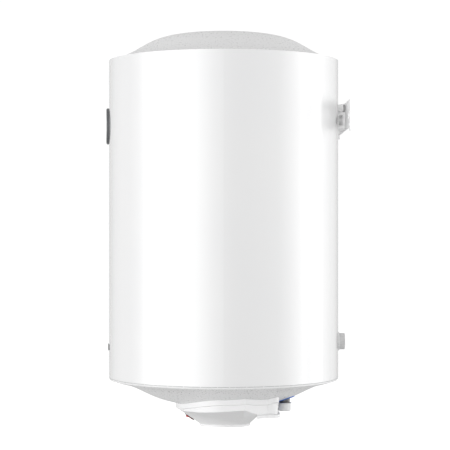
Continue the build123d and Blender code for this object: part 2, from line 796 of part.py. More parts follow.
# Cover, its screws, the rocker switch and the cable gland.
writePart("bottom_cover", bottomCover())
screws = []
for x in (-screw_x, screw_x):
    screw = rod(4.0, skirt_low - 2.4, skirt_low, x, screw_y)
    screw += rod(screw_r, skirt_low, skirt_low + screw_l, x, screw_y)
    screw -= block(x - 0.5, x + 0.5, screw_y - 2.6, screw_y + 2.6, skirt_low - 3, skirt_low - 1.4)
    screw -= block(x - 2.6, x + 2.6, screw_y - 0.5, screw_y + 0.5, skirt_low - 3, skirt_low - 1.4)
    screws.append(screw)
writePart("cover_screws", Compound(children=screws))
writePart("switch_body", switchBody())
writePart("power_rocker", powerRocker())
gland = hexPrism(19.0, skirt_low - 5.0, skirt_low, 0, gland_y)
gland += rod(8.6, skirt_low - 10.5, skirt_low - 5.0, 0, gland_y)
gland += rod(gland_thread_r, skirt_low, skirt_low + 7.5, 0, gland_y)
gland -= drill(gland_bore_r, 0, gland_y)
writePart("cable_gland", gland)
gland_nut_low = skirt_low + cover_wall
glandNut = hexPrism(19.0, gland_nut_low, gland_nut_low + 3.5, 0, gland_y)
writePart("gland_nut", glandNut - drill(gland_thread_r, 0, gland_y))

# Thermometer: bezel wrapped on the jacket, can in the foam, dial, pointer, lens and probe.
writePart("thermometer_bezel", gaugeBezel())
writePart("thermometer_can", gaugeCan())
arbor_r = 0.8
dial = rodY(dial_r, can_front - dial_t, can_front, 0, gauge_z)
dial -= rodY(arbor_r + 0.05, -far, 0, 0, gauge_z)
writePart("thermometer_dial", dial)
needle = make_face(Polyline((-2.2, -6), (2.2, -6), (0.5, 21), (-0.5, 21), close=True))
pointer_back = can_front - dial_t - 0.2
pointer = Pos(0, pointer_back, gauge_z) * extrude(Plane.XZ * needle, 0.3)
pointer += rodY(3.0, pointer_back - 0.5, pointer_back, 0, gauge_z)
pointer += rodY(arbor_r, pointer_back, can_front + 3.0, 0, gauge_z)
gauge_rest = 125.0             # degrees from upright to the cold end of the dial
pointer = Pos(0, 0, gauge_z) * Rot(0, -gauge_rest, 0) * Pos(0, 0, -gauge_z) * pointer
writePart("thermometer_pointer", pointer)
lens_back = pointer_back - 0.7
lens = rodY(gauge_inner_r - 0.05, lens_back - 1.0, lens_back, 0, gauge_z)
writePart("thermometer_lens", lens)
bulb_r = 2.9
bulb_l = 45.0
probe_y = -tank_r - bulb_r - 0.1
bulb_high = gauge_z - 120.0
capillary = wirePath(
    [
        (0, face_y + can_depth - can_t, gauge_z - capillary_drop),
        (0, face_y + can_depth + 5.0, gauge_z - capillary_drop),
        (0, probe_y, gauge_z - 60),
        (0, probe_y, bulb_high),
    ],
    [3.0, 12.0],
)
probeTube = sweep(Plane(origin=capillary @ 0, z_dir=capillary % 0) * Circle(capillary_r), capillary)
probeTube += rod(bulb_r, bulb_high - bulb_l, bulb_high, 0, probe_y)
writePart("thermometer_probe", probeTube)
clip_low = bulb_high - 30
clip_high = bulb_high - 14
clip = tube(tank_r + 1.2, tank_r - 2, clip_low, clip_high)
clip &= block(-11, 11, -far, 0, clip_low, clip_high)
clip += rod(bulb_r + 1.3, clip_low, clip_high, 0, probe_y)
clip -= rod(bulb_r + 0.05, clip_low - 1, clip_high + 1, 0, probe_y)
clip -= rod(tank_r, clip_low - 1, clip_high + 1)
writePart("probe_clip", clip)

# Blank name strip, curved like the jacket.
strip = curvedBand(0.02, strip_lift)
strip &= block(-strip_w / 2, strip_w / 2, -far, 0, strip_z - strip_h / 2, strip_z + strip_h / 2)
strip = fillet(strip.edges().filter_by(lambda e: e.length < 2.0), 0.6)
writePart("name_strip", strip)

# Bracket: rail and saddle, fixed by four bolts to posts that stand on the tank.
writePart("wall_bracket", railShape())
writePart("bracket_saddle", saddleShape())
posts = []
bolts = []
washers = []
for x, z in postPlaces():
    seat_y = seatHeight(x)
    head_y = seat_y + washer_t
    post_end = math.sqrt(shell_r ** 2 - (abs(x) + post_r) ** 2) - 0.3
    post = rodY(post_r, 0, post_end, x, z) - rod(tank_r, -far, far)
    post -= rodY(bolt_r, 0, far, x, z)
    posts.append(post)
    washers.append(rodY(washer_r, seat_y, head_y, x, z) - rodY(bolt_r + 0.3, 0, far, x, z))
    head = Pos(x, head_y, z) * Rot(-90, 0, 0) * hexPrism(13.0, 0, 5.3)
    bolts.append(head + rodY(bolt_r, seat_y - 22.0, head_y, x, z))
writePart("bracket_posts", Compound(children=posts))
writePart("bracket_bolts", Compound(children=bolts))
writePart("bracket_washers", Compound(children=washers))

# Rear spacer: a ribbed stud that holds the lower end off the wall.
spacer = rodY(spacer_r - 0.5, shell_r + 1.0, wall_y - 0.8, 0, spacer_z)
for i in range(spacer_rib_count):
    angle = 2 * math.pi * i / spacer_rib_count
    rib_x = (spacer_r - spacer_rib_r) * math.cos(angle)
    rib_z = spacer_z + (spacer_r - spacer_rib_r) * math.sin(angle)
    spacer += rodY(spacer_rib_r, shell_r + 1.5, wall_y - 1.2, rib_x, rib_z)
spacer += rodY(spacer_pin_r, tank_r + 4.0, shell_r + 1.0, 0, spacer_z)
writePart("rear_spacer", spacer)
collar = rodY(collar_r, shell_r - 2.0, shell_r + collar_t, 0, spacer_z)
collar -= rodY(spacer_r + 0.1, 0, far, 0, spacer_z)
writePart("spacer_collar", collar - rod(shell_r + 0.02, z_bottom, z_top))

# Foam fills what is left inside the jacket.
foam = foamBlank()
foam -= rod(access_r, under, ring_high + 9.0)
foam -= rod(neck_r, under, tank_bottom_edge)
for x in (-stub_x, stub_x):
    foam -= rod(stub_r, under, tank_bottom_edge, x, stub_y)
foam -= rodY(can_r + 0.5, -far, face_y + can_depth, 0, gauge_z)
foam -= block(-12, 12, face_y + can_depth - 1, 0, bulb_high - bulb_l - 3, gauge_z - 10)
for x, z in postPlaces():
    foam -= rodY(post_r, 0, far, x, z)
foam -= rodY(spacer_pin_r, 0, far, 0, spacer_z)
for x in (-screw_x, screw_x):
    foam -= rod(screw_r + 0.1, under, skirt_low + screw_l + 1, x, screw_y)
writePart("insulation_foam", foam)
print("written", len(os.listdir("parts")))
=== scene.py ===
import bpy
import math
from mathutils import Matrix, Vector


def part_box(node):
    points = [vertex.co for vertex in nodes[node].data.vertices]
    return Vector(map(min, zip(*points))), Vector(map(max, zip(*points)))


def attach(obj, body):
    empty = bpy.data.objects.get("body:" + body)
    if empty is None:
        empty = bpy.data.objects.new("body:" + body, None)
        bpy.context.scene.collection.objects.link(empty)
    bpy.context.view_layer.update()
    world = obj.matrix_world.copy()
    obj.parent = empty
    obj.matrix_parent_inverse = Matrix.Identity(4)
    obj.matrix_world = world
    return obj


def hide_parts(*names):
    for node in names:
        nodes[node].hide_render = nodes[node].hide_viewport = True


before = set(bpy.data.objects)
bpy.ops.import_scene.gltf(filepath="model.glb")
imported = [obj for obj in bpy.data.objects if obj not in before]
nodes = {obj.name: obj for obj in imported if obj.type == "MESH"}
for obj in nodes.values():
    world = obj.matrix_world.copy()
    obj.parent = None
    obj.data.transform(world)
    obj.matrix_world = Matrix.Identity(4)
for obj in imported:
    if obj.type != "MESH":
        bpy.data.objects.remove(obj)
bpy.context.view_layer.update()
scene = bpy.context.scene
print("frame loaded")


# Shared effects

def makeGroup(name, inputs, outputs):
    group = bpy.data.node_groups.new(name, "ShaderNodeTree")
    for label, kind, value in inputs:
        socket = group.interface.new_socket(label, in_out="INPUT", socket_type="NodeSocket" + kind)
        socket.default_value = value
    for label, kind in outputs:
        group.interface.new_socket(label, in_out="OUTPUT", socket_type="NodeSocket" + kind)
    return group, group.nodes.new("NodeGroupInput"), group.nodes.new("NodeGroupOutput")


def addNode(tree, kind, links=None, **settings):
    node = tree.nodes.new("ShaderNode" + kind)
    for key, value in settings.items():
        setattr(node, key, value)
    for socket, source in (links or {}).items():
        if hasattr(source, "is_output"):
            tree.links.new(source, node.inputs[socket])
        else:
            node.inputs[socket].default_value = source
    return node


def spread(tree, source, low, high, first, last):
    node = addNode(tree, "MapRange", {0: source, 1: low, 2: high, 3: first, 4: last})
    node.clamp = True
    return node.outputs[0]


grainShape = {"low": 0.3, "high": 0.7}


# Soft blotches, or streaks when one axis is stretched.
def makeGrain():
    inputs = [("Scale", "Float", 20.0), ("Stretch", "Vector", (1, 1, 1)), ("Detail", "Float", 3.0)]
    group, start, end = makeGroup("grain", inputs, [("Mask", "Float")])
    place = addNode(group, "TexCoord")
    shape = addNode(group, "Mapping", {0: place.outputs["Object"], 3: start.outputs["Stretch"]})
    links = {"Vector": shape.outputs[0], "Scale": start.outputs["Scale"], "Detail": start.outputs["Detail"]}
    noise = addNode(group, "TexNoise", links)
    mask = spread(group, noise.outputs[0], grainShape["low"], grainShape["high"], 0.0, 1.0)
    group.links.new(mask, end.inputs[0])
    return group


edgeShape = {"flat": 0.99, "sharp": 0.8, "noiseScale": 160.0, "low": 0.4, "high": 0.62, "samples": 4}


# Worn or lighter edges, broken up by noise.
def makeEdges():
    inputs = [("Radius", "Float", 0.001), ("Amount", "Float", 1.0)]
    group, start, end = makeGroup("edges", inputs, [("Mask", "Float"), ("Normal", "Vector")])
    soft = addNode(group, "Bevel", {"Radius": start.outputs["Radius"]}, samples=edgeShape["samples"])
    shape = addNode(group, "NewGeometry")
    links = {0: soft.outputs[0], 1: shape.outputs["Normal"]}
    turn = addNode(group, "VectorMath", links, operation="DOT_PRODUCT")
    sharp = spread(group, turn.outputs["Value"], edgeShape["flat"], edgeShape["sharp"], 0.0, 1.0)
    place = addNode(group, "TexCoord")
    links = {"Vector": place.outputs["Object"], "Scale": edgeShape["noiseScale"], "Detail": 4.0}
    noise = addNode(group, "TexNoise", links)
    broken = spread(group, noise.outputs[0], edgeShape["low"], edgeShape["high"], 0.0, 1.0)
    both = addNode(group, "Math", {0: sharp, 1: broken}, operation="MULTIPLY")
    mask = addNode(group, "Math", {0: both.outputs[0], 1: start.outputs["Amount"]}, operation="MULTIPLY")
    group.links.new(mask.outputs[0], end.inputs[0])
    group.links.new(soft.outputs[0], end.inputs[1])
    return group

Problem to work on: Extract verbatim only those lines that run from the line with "for node in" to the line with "# Shared effects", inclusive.

Output below:
    for node in names:
        nodes[node].hide_render = nodes[node].hide_viewport = True


before = set(bpy.data.objects)
bpy.ops.import_scene.gltf(filepath="model.glb")
imported = [obj for obj in bpy.data.objects if obj not in before]
nodes = {obj.name: obj for obj in imported if obj.type == "MESH"}
for obj in nodes.values():
    world = obj.matrix_world.copy()
    obj.parent = None
    obj.data.transform(world)
    obj.matrix_world = Matrix.Identity(4)
for obj in imported:
    if obj.type != "MESH":
        bpy.data.objects.remove(obj)
bpy.context.view_layer.update()
scene = bpy.context.scene
print("frame loaded")


# Shared effects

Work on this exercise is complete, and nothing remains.